Trying to prove that all potential members of a suit have the same level of injuries would be “incredibly complicated” and involve multiple, expensive investigations and subjective determinations, she said.
“It was plainly written by someone who doesn’t practise law or understand how the legal process works,” she added.
This type of litigation can “be a powerful tool to hold corporations accountable,” but ultimately serves to protect all citizens, she said.
She is most worried that the power of class action lawsuits are being stymied by the bill.
Ms Burke noted that these types of suits “can really change the way we engage with products and societal mindsets - now we accept that smoking can kill you and causes cancer” because of a class action suit against tobacco companies.
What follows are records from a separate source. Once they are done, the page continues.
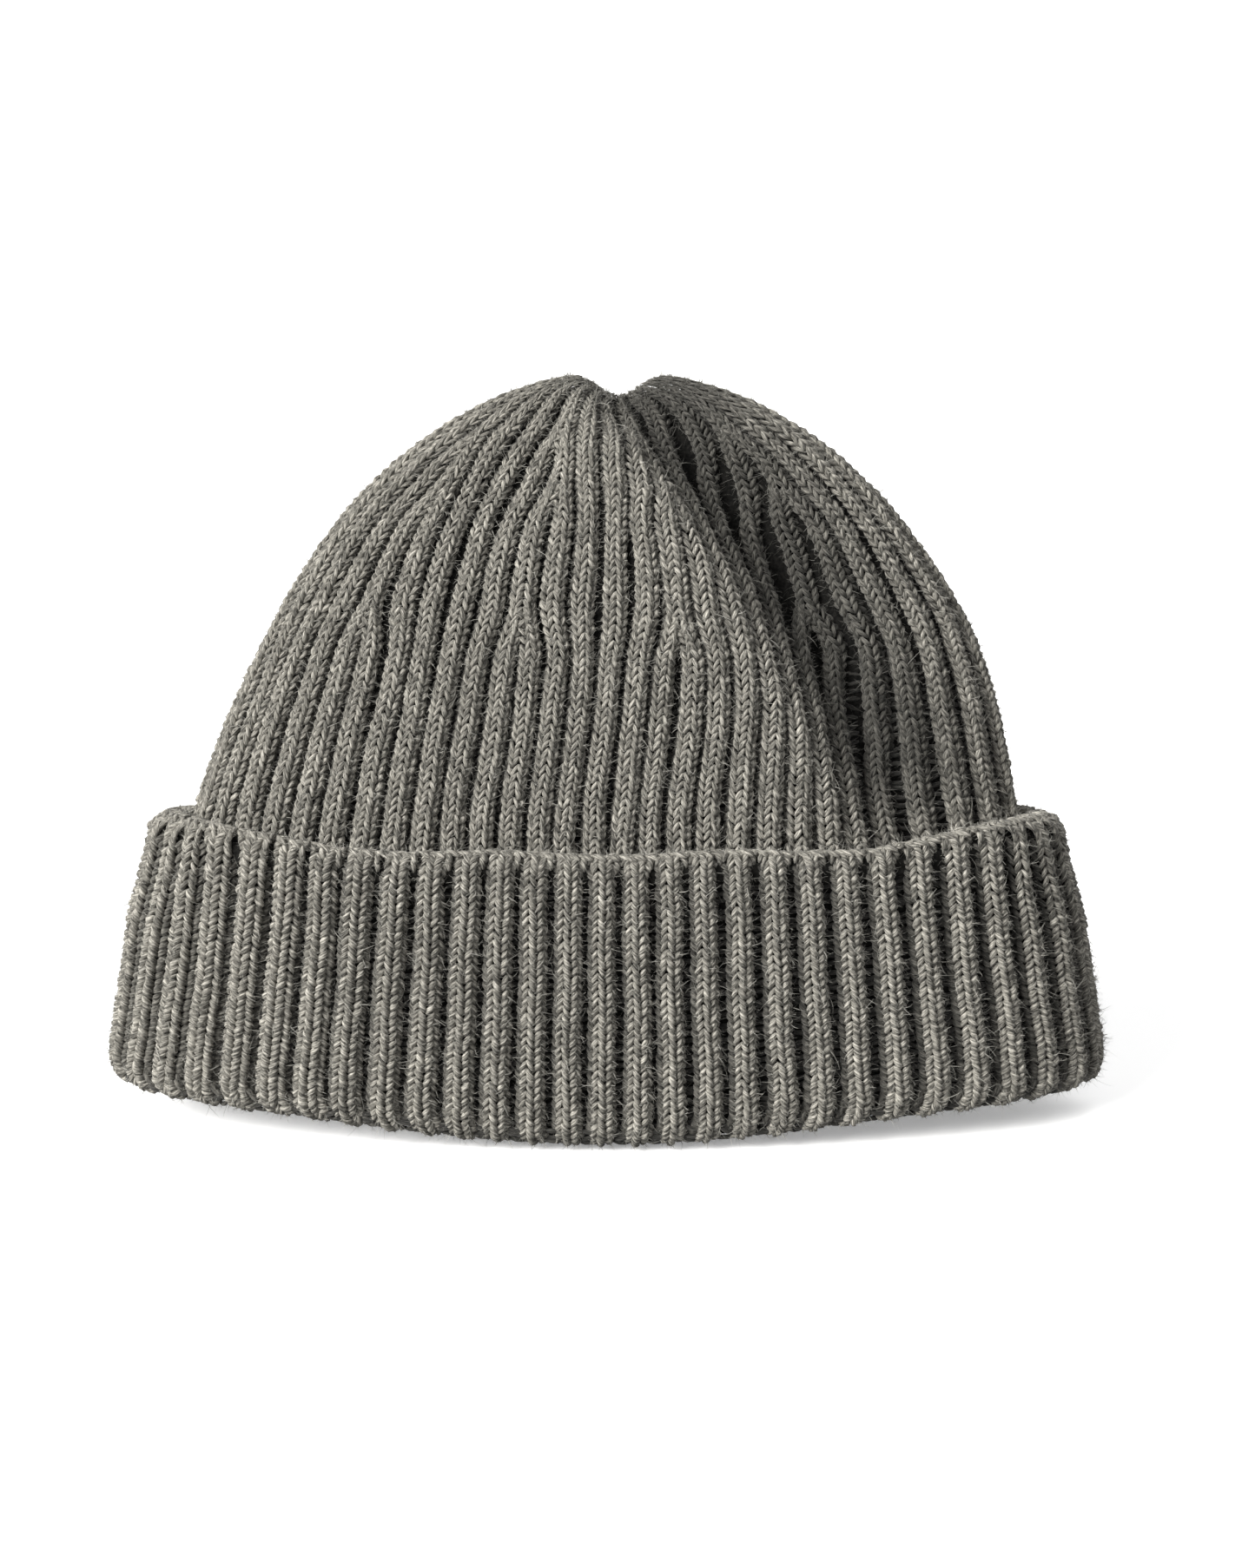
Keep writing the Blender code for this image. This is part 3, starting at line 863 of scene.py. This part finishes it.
def knit_patch(name, surface, columns, s, *, outward, body, nodes, sectors, hairs,
               roll_base, tilt, sway, sinks, groove, spread, narrow, openness,
               flat_of, under_of, slack_of, lean_of):
    """Knits one region and hands it over in upright sectors.

    sectors, hairs: number of pieces of knit and of loose fibres; roll_base, tilt:
    how far the ribs lean over, times lean_of; sinks: how deep a leg's two ends
    lie; groove: depth of the purl bumps; spread: pitch beyond which stitches
    grow; narrow: how much slimmer the ribs are where slack_of is 1;
    openness: painted shade in the grooves where slack_of is 0 and 1;
    flat_of, under_of: where the rib flattens and where it turns under.
    """
    data = frames(surface, columns, s, outward, rib_sway(RIBS, s, sway))
    rib_roll = rng.normal(0.0, math.radians(5.0), RIBS)
    roll = roll_base + rib_roll[np.arange(columns.total) // 2]
    data["roll"] = np.repeat(roll[None], len(s), 0)
    slack = slack_of(data["here"])
    # painted shade in the grooves, deeper where the ribs stand apart
    data["open"] = openness[0] + (openness[1] - openness[0]) * slack
    data["lean"] = lean_of(data["here"])
    data["narrow"] = narrow * slack - 0.08 * under_of(data["rows"])
    made = []
    roots = []
    sector = np.floor((data["kappa"] % 1.0) * sectors).astype(int)
    for number in range(sectors):
        chosen = take(data, (sector == number) & (data["living"] > 0.5))
        stitches = legs(chosen, chosen["roll"], flat_of(chosen["rows"]), sinks, tilt,
                        spread)
        points, yarn, tone, shade = stitches
        roots.append(points[:, 2][shade[:, 2, 0] < 0.3])
        # painted shade: on the cuff the yarn darkens over its lowest 8 mm, next to the floor
        dark = 0.35 * (1.0 - smooth(points[..., 2], 0.0, 8.0 * MM))
        # on the body, painted shade beside the main crease takes its place
        if body == "hat":
            dark = 0.87 * crease_shade(points)
        stitches = (points, yarn, tone, 1.0 - (1.0 - shade) * (1.0 - dark))
        piece = strands_object(f"{name}_{number + 1:02d}", stitches, body, YARN)
        made.append(piece)
    roots = np.concatenate(roots)
    for number in range(hairs):
        made.append(fuzz_object(f"{name}_fuzz_{number + 1}", roots, body))
    # one purl bump a row in the groove beside each rib's right-hand column, in the darker
    # copy of the yarn as painted shade
    floor = frames(surface, columns, s, outward, rib_sway(RIBS, s, 0.0), 0.5)
    open_groove = flat_of(s)[:, None] < 0.15
    present = (floor["offset"] > 0.9) & (floor["living"] > 0.5) & open_groove
    left = floor["here"][..., 0] < 0.0
    for label, half in (("left", left), ("right", ~left)):
        chosen = take(floor, present & half)
        bumps = bars(chosen, groove - 3.0 * MM * under_of(chosen["rows"]))
        made.append(strands_object(f"{name}_purl_bumps_{label}", bumps, body, SHADE))
    for piece in made:
        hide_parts(*nodes)


cuff_columns = Columns((), 0.5)
cuff_rows = rows_between(4.2 * MM, CUFF_S[-1] - 14.0 * MM)
knit_patch(
    "cuff_knit", cuff_surface, cuff_columns, cuff_rows,
    outward=-1.0, body="cuff",
    nodes=("cuff_rib_panel", "cuff_fold_roll", "cuff_cast_on_edge"),
    sectors=6, hairs=3, roll_base=math.radians(20.0), tilt=0.06, sway=0.35 * MM,
    sinks=(0.30, 0.70), groove=4.5 * MM, spread=7.0 * MM, narrow=0.13,
    openness=(0.75, 1.0), flat_of=cuff_flat, under_of=cuff_under,
    slack_of=cuff_slack, lean_of=cuff_lean)

cast_on = strands_object("cuff_cast_on_loops", edge_chain(), "cuff",
                         YARN)
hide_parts("cuff_cast_on_edge")

body_columns = Columns(
    (body_height(ROUND_ONE), body_height(ROUND_TWO), body_height(ROUND_THREE)), 0.0)
body_rows = rows_between(0.0, BODY_END)
knit_patch(
    "body_knit", body_surface, body_columns, body_rows,
    outward=1.0, body="hat",
    nodes=("brim_inner_band", "body_rib_wall", "crown_first_decrease",
           "crown_second_decrease", "crown_gathered_tip"),
    sectors=12, hairs=5, roll_base=math.radians(15.0), tilt=0.22, sway=0.45 * MM,
    sinks=(0.66, 0.26), groove=4.2 * MM, spread=6.6 * MM, narrow=0.09,
    openness=(0.84, 1.0), flat_of=nowhere, under_of=nowhere,
    slack_of=body_slack, lean_of=body_lean)

# skins behind the stitches, near black as painted shade where they show between ribs
lengths = np.linspace(0.0, CUFF_S[-1], 90)
sheet_object("cuff_backing_painted_shade", cuff_surface, lengths, 240,
             (2.2 + 2.3 * smooth(lengths, 13.0 * MM, 20.0 * MM)
              - 2.6 * cuff_under(lengths)) * MM,
             -1.0, "cuff", BACKING_SHADE)
lengths = np.linspace(0.0, BODY_END - 4.0 * MM, 130)
sheet_object("body_backing_painted_shadow", body_surface, lengths, 300,
             (4.2 - 1.4 * smooth(lengths, body_height(85.0 * MM),
                                 body_height(130.0 * MM))) * MM,
             1.0, "hat", SHADOW, closed=True)

for name in ("cuff_back_seam", "body_back_seam", "gather_thread", "gather_knot"):
    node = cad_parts[name]
    for holder in node.material_slots:
        holder.material = THREAD

# --------------------------------------------------------- floor and light
def backdrop():
    """A floor that sweeps up behind the hat without a visible edge."""
    profile = [(-4.0, 0.0), (1.2, 0.0)]
    for turn in np.linspace(0.0, np.pi / 2.0, 13)[1:]:
        profile.append((1.2 + 1.0 * math.sin(turn), 1.0 - 1.0 * math.cos(turn)))
    profile.append((2.2, 5.0))
    points = [(x, y, z) for y, z in profile for x in (-5.0, 5.0)]
    faces = [(2 * i, 2 * i + 1, 2 * i + 3, 2 * i + 2) for i in range(len(profile) - 1)]
    mesh = bpy.data.meshes.new("studio_floor")
    mesh.from_pydata(points, [], faces)
    mesh.polygons.foreach_set("use_smooth", [True] * len(faces))
    floor = bpy.data.objects.new("studio_floor", mesh)
    bpy.context.scene.collection.objects.link(floor)
    return floor


def studio():
    """A pale floor, a white room and three soft lights."""
    floor = backdrop()
    paint = bpy.data.materials.new("pale_floor")
    paint.use_nodes = True
    shader = paint.node_tree.nodes["Principled BSDF"]
    shader.inputs["Base Color"].default_value = (0.95, 0.95, 0.95, 1.0)
    shader.inputs["Roughness"].default_value = 0.9
    # a slight glow keeps the shadow pale
    shader.inputs["Emission Color"].default_value = (1.0, 1.0, 1.0, 1.0)
    shader.inputs["Emission Strength"].default_value = 0.3
    floor.data.materials.append(paint)
    floor.visible_diffuse = False
    floor.visible_shadow = False
    world = bpy.data.worlds.new("studio")
    world.use_nodes = True
    tree = world.node_tree
    room = tree.nodes["Background"]
    room.inputs["Color"].default_value = (1.0, 1.0, 1.0, 1.0)
    # the room itself reads white behind the floor
    path = tree.nodes.new("ShaderNodeLightPath")
    level = tree.nodes.new("ShaderNodeMapRange")
    level.inputs["To Min"].default_value = ROOM_LIGHT
    level.inputs["To Max"].default_value = ROOM_SEEN
    tree.links.new(path.outputs["Is Camera Ray"], level.inputs["Value"])
    tree.links.new(level.outputs[0], room.inputs["Strength"])
    bpy.context.scene.world = world
    for name, place, strength, spread, colour in (
        ("key", (-1.0, -0.85, 0.72), 7.4, 32.0, (1.0, 0.99, 0.97)),
        ("fill", (0.3, -1.0, 0.5), 0.5, 80.0, (0.97, 0.985, 1.0)),
        ("back", (0.25, 1.0, 0.45), 3.2, 60.0, (1.0, 1.0, 1.0)),
    ):
        data = bpy.data.lights.new(name, "SUN")
        data.energy = strength
        data.angle = math.radians(spread)
        data.color = colour
        light = bpy.data.objects.new(name, data)
        light.location = place
        aim = Vector((0.0, 0.0, 0.08)) - light.location
        light.rotation_euler = aim.to_track_quat("-Z", "Y").to_euler()
        bpy.context.scene.collection.objects.link(light)


def camera():
    """The photo's view: from the front, eight degrees down."""
    data = bpy.data.cameras.new("camera")
    data.sensor_fit = "VERTICAL"
    data.sensor_height = 36.0
    data.lens = 47.5
    data.clip_start = 0.01
    eye = bpy.data.objects.new("camera", data)
    eye.location = (0.0052, -0.500, 0.150)
    eye.rotation_euler = (math.radians(90.0 - 8.0), 0.0, 0.0)
    bpy.context.scene.collection.objects.link(eye)
    bpy.context.scene.camera = eye


studio()
camera()
bpy.context.scene.view_settings.view_transform = "Standard"
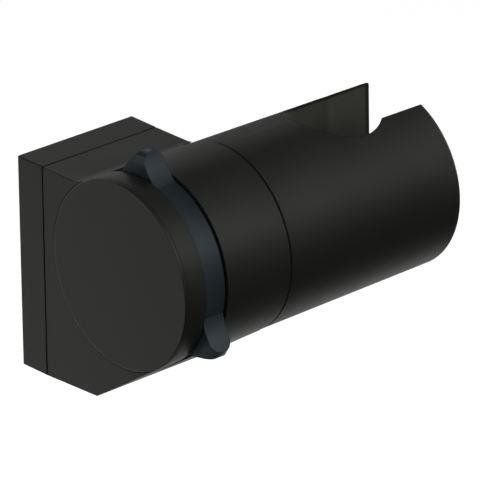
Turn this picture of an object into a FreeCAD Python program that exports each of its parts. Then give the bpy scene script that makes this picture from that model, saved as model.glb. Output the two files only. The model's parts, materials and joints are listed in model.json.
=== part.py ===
"""Wall holder for a hand shower: a fixed body on a wall plate, a tilting cradle and a clamping grip.

Frame, in millimetres: the origin is the middle of the wall plate's back, on the wall.
+X runs along the barrel towards the cradle's open end, +Y points into the wall, +Z is up.
Depths are distances out from the wall, so a depth d lies at Y = -d.
Stations are distances along the barrel from the plate's left edge.
Angles round the barrel start at 0, straight out from the wall, and reach 90 at the top.
"""
import FreeCAD, Part
import math
import os

V = FreeCAD.Vector

# Wall plate and the block of the body
plate_width = 33.4
plate_height = 51.0
plate_depth = 8.1
plate_draft = 0.4
body_step = 0.15
body_corner_depth = 25.3
underside_rise = 0.9
blend_radius = 7.0
edge_round = 0.35

# Barrel, shared by the body and the cradle
barrel_radius = 22.0
axis_depth = 33.6
axis_height = 7.6
block_overhang = 2.8
rebate_clearance = 0.3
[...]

Eighteen veterans groups also opposed the bill in a letter to Congress because many older veterans have been disproportionately injured by asbestos, a substance often found in older buildings that if inhaled for long periods of time can cause lung cancer and other illnesses.
If the bill passes the Senate, it could limit the liability of manufacturers who continued to use asbestos well after they learned of the health hazards and would limit future accountability as well for those who could still develop symptoms, they said.
Class action asbestos litigation is expensive and lengthy in the US due to the severity of illnesses suffered, widespread occurrence of the substance, and because often symptoms takes years to show up.
But Blake Farenthold, a Republican Congressman from Texas, told The Hill newspaper the purpose of the bill was not to eliminate the ability to bring class action suits, but to stop “lawyers to artificially inflate the size of a class to extort a larger settlement for themselves.”